Mais la charge la plus virulente est venue du représentant de la Jamaïque qui a fustigé ces délégations qui préfèrent camper sur leurs positions et prennent ainsi « en otage » le processus de négociation. « La folie c’est de refaire toujours la même chose en espérant des effets différents », a-t-il ironisé, sous les applaudissements nourris des délégations. « Nous avons fait des progrès considérables, mais un long chemin reste à accomplir », a reconnu la Présidente, en faisant appel à « la bonne volonté » dans les négociations.
La déléguée du Belize a ensuite fait le point sur les avancées des négociations sur les ressources génétiques marines. Elle a insisté sur la satisfaction des délégations en ce qui concerne les paragraphes 1, 2, 3 et 6 de l’article 9 intitulé « Activités relatives aux ressources génétiques marines des zones ne relevant pas de la juridiction nationale ». Le premier paragraphe, par exemple, prévoit que toutes les Parties peuvent mener de telles activités, dans la conformité avec le futur accord. Des divergences persistent en revanche sur les paragraphes 4 et 5, a admis la déléguée.
À son tour, la déléguée du Canada a abordé le sujet du chapitre des outils de gestion par zone, qui comprennent les aires marines protégées, thème de la partie III du texte soumis à la discussion. Évoquant les paragraphes 1, 4 et 5 de l’article 19 relatif à la prise de décisions, la représentante canadienne a précisé que les « discussions approfondies » qui se sont déroulées au sein des petits groupes ont abouti à des éléments de langage révisés qui ont reçu l’appui de la quasi-totalité des délégations. « Des progrès significatifs ont été accomplis, même si les discussions doivent se poursuivre », a-t-elle déclaré.
Le délégué des Pays-Bas a ensuite fait un résumé des dernières consultations informelles qui se sont tenues sur les études d’impact sur l’environnement (Partie IV). Évoquant l’article 41 bis, il a déclaré que les délégations sont convenues que l’Organe scientifique et technique sera chargé d’élaborer des normes et lignes directrices.
Sur le renforcement des capacités et du transfert de techniques marines (Partie V), la déléguée d’El Salvador a insisté sur le consensus autour de l’article 43 relatif à la coopération dans le domaine du renforcement des capacités et du transfert de techniques marines. Nous sommes dans l’attente d’une proposition en ce qui concerne la référence aux détenteurs de connaissances traditionnelles, a-t-elle déclaré. Ces détenteurs sont en effet mentionnés au titre des parties prenantes avec lesquelles les Parties devraient coopérer pour le renforcement des capacités et le transfert de techniques marines.

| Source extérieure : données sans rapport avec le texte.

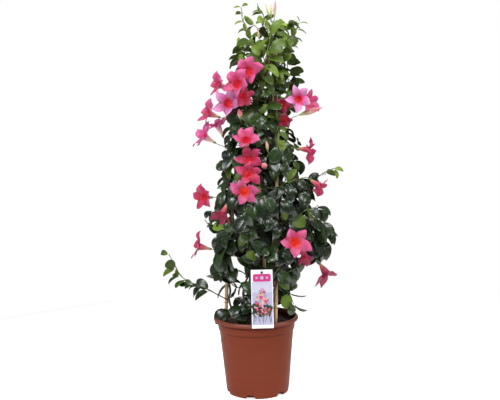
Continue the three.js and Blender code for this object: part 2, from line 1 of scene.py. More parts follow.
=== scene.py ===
# %% [markdown]
# # A mandevilla in its pot
# Mandevilla is a tropical climber. It twines up whatever it meets, carries glossy leaves in pairs, and
# opens one pink trumpet after another at the ends of its shoots. A grower sells it as this one is built:
# several young plants in one nursery pot, led up three bamboo canes that meet at the top.
#
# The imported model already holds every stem, leaf and flower at its real place and size, in plain facets.
# This lesson reads those places off the facets and gives each piece the shape and finish of the real one.

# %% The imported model
import json
import math

import bmesh
import bpy
import numpy as np
from mathutils import Matrix, Vector, noise

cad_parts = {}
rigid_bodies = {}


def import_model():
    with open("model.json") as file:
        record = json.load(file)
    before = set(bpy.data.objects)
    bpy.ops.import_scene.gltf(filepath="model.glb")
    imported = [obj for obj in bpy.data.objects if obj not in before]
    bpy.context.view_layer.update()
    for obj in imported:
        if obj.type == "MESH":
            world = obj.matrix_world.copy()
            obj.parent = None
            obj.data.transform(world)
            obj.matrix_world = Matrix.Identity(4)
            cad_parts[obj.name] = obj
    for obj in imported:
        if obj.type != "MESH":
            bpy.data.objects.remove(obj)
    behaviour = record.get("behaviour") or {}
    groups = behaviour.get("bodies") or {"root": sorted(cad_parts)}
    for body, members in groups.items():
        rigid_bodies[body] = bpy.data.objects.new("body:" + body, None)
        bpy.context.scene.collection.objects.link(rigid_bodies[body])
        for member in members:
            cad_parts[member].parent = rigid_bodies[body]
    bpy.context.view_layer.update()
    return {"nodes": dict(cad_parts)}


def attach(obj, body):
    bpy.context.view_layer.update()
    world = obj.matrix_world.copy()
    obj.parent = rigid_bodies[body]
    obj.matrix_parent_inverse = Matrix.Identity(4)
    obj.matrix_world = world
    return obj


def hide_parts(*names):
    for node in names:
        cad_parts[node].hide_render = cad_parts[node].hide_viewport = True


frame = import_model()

MM = 0.001

# %% [markdown]
# ## Camera
# A plant this tall and thin is pictured from well back with a long lens, so that the pot isn't seen from
# much above. The camera is set first, because later steps keep leaves out of the line from it to a flower.
# It leans a little, as a camera held by hand does.

# %% Camera
CAMERA_PLACE = (-0.010, -2.500, 0.803)
CAMERA_PITCH = math.radians(5.79)
CAMERA_ROLL = math.radians(1.35)
CAMERA_LENS, SENSOR_WIDTH = 64.15, 36  # mm


def in_scene(name, data):
    """A new object of the scene that shows data."""
    made = bpy.data.objects.new(name, data)
    bpy.context.scene.collection.objects.link(made)
    return made


camera = in_scene("camera", bpy.data.cameras.new("camera"))
camera.data.lens = CAMERA_LENS
camera.data.sensor_width = SENSOR_WIDTH
camera.data.clip_end = 50
camera.location = CAMERA_PLACE
camera.rotation_euler = (
    Matrix.Rotation(math.pi / 2 - CAMERA_PITCH, 3, "X") @ Matrix.Rotation(-CAMERA_ROLL, 3, "Z")
).to_euler()
bpy.context.scene.camera = camera
print("the camera stands", -CAMERA_PLACE[1], "m in front of the pot's middle")

# %% [markdown]
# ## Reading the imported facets
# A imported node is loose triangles. Merging the corners that share a place gives back a net of corners, and
# in it each thing has a mark of its own. A leaf ends in a triangle whose sides follow from the leaf's
# length alone. A stem is a chain of small rings of one known radius. So the plant can be measured, and
# needs no second list of where everything is.

# %% Corners and triangles of a node
CLOSE = 0.02 * MM  # lengths that differ by less than this are taken as the same


def size_of(vectors):
    return np.linalg.norm(vectors, axis=-1)


def unit(vectors):
    return vectors / size_of(vectors)[..., None]


def facets(node):
    """The merged corners of a node, and its triangles by corner number."""
    mesh = frame["nodes"][node].data
    points = np.array([vertex.co for vertex in mesh.vertices])
    triangles = np.array([face.vertices for face in mesh.polygons])
    corners, merged = np.unique(np.round(points, 6), axis=0, return_inverse=True)
    return corners, merged.ravel()[triangles]


def neighbours(triangles):
    """The corners next to each corner."""
    near = {}
    for a, b, c in triangles.tolist():
        near.setdefault(a, set()).update((b, c))
        near.setdefault(b, set()).update((a, c))
        near.setdefault(c, set()).update((a, b))
    return near


print("the left vine has", len(facets("vine_left")[0]), "corners")

# %% Leaves: each ends in a triangle whose two long sides follow from its width
FACET_LEAF_WIDTH = 0.76  # share of its length
FACET_LEAF_FOLD = 3 * MM
SMALLEST_LEAF = 8 * MM


def read_leaves(corners, triangles):
    """The base, way, face and length of each leaf of a node, and the corners that the leaves use."""
    leaves, used = [], set()
    for turn in range(3):
        tip, left, right = (corners[triangles[:, (turn + i) % 3]] for i in range(3))
        width = size_of(left - right)
        length = width / FACET_LEAF_WIDTH
        side = np.sqrt(length**2 / 4 + width**2 / 4 + FACET_LEAF_FOLD**2)
        fits = (abs(size_of(tip - left) - side) < CLOSE) & (abs(size_of(tip - right) - side) < CLOSE)
        for i in np.flatnonzero(fits & (length > SMALLEST_LEAF)):
            down = unit(tip[i] - (left[i] + right[i]) / 2)
            up = unit(np.cross(left[i] - tip[i], right[i] - tip[i]))
            half = length[i] / 2
            way = unit(down * half + up * FACET_LEAF_FOLD)
            face = unit(up * half - down * FACET_LEAF_FOLD)
            leaves.append((tip[i] - way * length[i], way, face, length[i]))
            used.update(triangles[i].tolist())
    return leaves, used


print("the left vine has", len(read_leaves(*facets("vine_left"))[0]), "leaves")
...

Pour ce qui est des questions transversales, le délégué de la Jamaïque a insisté sur les progrès accomplis sur le libellé de l’article 4 relatif à la relation entre l’Accord et la Convention sur le droit de la mer, les instruments et cadres juridiques pertinents et les organes mondiaux, régionaux, sous-régionaux et sectoriels pertinents. « De fortes divergences subsistent sur le paragraphe 3 relatif au statut juridique des entités non parties à la Convention », a-t-il informé.
Enfin, pour ce qui est de la mise en œuvre et du respect des dispositions (Partie VIII) et du règlement des différends (Partie IX), la déléguée de la Nouvelle-Zélande a souligné « l’accord général » obtenu autour de l’article 53 ter sur le Comité de mise en œuvre et de contrôle du respect des dispositions. Elle a en outre précisé qu’un accord serait proche au sujet de l’article 55 sur les procédures de règlement des différends.
La prochaine séance plénière de la Conférence aura lieu le mardi 28 février, à 10 heures.